Today, however, we saw mother nature at her meanest. As we were walking the shore looking for shells, we noticed a family in the surf playing with something in a small, shallow hole. We turned around and walked over to see what it was. They had caught a large hermit crab in a gorgeous amber and tan shell. At first, we thought they were just looking at it and trying to get it to pinch onto another shell the mother was holding in her had for fun. Then, the mother waited, and we all watched as the hermit crab slowly came out of its shell. It didn't click with us what was going on until the mother shrieked and told her oldest to grab the shell the crab had left and scooped up the crab in a toy shovel. They coaxed the crab out of its shell to steal it! We stood there in shock as the mother hustled by us toward the deeper waters telling her (and us, I suppose) that she was going to put it back in the ocean. I couldn't believe it. The poor crab thought it was getting a new home and was then left naked and vulnerable, thrown into the ocean to be somebody else's prey. All for a shell. A shell that will probably sit on someone's shelf and collect dust.

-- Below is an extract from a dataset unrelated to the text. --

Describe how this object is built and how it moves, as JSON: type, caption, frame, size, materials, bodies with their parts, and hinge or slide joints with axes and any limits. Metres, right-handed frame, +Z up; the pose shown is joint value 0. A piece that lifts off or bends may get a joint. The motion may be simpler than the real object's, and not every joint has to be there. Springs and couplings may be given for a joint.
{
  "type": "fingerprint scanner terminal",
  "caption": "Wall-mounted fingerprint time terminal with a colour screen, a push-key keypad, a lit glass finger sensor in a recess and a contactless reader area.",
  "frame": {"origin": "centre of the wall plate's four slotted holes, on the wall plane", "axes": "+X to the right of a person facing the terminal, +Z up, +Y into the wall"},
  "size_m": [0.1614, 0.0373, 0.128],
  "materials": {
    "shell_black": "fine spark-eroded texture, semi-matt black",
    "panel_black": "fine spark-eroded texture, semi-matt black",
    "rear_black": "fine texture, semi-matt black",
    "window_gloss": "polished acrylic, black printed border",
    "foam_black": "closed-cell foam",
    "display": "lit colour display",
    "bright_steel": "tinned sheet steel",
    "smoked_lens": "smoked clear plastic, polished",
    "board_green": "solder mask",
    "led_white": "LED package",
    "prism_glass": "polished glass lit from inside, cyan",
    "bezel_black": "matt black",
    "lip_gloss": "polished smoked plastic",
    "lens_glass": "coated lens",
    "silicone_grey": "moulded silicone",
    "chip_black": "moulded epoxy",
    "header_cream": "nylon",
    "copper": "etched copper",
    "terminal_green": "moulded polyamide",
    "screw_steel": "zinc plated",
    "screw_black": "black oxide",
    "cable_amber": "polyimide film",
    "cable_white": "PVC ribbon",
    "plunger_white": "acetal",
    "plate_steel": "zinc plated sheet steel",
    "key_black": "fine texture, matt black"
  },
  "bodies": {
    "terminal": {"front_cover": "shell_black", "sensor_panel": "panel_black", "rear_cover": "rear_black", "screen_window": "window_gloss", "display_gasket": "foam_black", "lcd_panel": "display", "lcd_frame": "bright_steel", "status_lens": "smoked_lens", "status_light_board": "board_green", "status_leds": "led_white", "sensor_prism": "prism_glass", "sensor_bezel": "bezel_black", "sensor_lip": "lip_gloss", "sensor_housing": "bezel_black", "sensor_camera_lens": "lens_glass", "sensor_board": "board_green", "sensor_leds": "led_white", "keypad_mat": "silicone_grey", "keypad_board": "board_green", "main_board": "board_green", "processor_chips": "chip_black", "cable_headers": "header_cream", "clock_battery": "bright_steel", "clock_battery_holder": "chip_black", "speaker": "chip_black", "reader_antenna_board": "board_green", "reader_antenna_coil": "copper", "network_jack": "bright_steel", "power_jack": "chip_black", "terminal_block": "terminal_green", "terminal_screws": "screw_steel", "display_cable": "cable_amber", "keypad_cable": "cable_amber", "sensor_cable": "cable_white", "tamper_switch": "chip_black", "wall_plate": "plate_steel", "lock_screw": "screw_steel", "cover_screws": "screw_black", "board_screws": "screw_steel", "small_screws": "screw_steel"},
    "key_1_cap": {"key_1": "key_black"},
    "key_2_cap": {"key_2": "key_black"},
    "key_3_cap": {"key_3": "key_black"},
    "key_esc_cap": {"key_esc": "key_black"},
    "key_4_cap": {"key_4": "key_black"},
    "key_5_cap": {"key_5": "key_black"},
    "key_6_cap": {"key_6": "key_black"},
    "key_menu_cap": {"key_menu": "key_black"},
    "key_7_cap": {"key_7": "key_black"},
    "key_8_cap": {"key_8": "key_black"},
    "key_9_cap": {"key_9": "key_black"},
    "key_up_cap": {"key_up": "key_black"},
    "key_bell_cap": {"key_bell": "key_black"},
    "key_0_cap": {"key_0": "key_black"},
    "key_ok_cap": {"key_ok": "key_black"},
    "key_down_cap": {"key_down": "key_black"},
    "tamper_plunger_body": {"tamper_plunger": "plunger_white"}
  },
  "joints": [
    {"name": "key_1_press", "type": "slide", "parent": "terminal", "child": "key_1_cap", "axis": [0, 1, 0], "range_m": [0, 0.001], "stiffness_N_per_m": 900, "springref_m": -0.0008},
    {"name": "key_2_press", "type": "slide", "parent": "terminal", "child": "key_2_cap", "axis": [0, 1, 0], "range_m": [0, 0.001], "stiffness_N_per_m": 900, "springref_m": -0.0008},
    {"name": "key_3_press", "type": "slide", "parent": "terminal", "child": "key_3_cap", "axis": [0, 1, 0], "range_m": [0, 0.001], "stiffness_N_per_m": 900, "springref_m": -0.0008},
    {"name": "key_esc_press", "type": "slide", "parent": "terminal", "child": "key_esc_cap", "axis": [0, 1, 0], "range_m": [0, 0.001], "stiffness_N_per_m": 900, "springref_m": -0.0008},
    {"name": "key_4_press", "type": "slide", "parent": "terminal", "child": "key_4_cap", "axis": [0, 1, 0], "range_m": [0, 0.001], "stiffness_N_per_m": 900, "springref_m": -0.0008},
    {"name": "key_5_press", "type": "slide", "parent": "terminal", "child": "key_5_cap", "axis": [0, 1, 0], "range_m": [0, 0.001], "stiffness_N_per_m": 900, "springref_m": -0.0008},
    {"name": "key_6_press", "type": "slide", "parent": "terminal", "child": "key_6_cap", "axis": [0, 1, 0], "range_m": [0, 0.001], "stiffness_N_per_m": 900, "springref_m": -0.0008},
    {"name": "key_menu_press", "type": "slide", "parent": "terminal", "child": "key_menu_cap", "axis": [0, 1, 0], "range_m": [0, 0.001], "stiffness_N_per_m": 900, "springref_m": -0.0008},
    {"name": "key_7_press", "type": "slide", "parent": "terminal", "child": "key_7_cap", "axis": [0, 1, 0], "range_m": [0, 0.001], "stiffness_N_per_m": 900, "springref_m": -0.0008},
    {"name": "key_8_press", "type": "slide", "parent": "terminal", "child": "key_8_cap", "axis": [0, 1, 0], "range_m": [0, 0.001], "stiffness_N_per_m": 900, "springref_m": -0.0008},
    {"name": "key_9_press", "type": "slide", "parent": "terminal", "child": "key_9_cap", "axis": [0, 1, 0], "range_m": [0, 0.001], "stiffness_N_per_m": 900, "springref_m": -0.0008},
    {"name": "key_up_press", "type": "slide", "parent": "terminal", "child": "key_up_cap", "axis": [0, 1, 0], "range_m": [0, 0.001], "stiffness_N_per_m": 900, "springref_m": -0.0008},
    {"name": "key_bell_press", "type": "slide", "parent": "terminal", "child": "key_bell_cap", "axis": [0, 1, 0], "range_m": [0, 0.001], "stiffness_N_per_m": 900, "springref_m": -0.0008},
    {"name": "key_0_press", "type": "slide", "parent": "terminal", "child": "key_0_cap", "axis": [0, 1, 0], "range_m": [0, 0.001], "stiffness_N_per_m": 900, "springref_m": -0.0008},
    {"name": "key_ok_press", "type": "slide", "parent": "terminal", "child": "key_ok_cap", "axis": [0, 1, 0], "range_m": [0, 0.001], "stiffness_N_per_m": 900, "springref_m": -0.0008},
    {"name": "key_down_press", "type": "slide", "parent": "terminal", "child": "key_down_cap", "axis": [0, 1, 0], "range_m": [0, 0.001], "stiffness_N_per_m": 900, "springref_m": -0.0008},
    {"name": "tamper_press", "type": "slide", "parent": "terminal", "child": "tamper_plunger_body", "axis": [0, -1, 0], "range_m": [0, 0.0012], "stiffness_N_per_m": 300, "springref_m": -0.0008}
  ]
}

James could tell that I wanted to do something so he told us to keep walking and not think about it. I mean I could rationalize it as "survival of the fittest" or that the crab is feeding another animal and ensure that animal can live another day. I might be able to do that if it wasn't a human that swindled the crab out of its home. For nothing more than decor, too. If I wasn't such an introspective person, I wouldn't have looked at it as a perfect example of humans taking advantage of nature without a thought to consequences. But I did.
Why can't we just be happy with the shells that aren't being used? Because they aren't perfect? Something created them thinking they were perfect to them.
That's good enough for me.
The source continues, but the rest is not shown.